Tidbits in this stew:
- Polls just about hourly suggest almost half in the U.S. and Britain think their governments lied about Iraq's weapons to justify an invasion.
- A presidential commission co-chaired by former Democratic Sen. Charles Robb says it found no evidence that the Bush administration manipulated intelligence.
- The Democrats' Senate Minority Leader Harry Reid looks at Vice President Cheney and sees a Vaderlike conspirator: "The manipulation of intelligence, to sell the war in Iraq, Vice President Cheney is involved in that. The White House energy policy that puts Big Oil ahead of the American consumer, Vice President Cheney is involved in that. Leaking classified information to discredit White House critics, the vice president is behind that. Halliburton, contracting abuse - the list goes on and it goes on."
- Sen. John McCain, God bless 'im, wants not a decrease in American forces in Iraq, but an increase. Yet the nation does not possess the additional forces to send, and the administration offers no program to train and provide them.
- Islamist terrorists, many of them Wahabis from Saudi Arabia, continue to pour across the Syrian border into Iraq - Syria's president refusing to bow to international demands that he stop it, insisting he bows to no one but to God. Still, the U.S. does little to close holes in its borders against illegal immigrants, either.

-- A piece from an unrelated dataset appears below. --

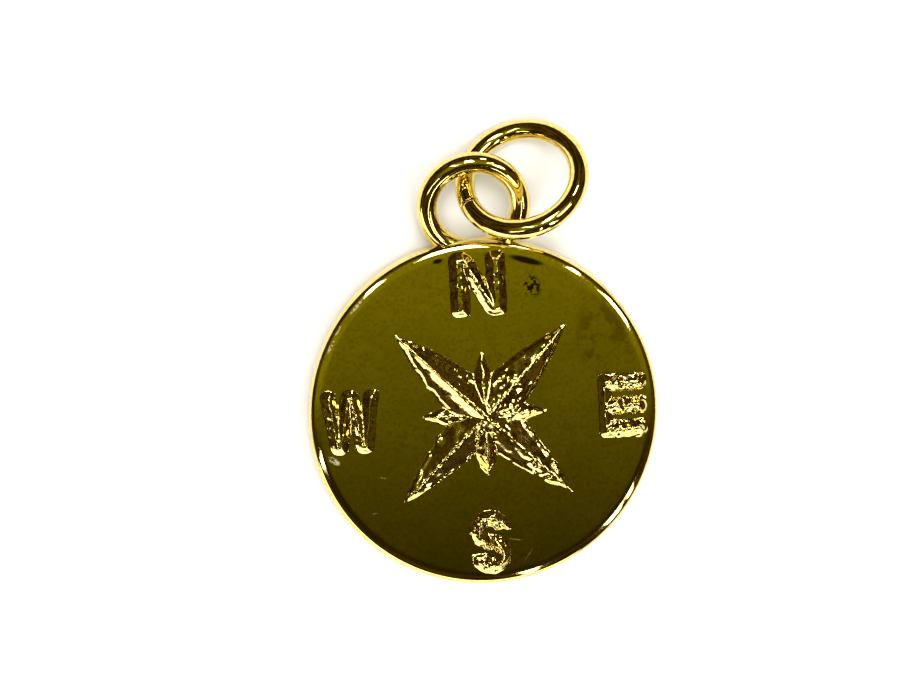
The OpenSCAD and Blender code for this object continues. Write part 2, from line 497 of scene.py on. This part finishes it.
def roughness(x, y, ridges, feet):
    """How rough the casting is at each place. Nearness to ridges and to feet makes it rough as well."""
    from_centre = np.hypot(x, y)
    on_star = from_centre < STAR_END
    lower_flank = past("south-east arm", x - y) * past("its lower flank", -x - y) * on_star
    upper_flank = past("calm south-east", x - y) * past("its upper flank", x + y) * on_star
    short_arms = past("short arms", -from_centre) * past("short arms but the south-west", x + y)
    south_arm = past("width of the south arm", -np.abs(x)) * past("south arm", -y) * (y > SOUTH_ARM_END)
    rough = np.maximum.reduce([
        ROUGH["south-east arm"] * lower_flank,
        ROUGH["short arms"] * short_arms * (1 - upper_flank),
        ROUGH["south arm"] * south_arm,
        ROUGH["E"] * past("E", x),
        ROUGH["S"] * past("S", -y),
        ROUGH["letters"] * (from_centre > LETTERS_FROM),
        ROUGH["ridges"] * ridges,
        ROUGH["feet"] * feet,
    ])
    return SMOOTHEST + (1 - SMOOTHEST) * rough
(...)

- In the 538-member Congress, 43.5 percent are lawyers.
How dismaying the fickle inconstancy of too many Americans and too many in our lawyerly Congress. How dispiriting that in Iraq, the U.S. may be heading toward a pressured and premature pull-out.
What American forces abroad need to hear today is what Ronald Reagan said to assembled veterans at Pointe du Hoc, Normandy, on the 40th anniversary of D-Day:
"You all knew that some things are worth dying for. All of you loved liberty. All of you were willing to fight tyranny, and you knew the people of your countries were behind you."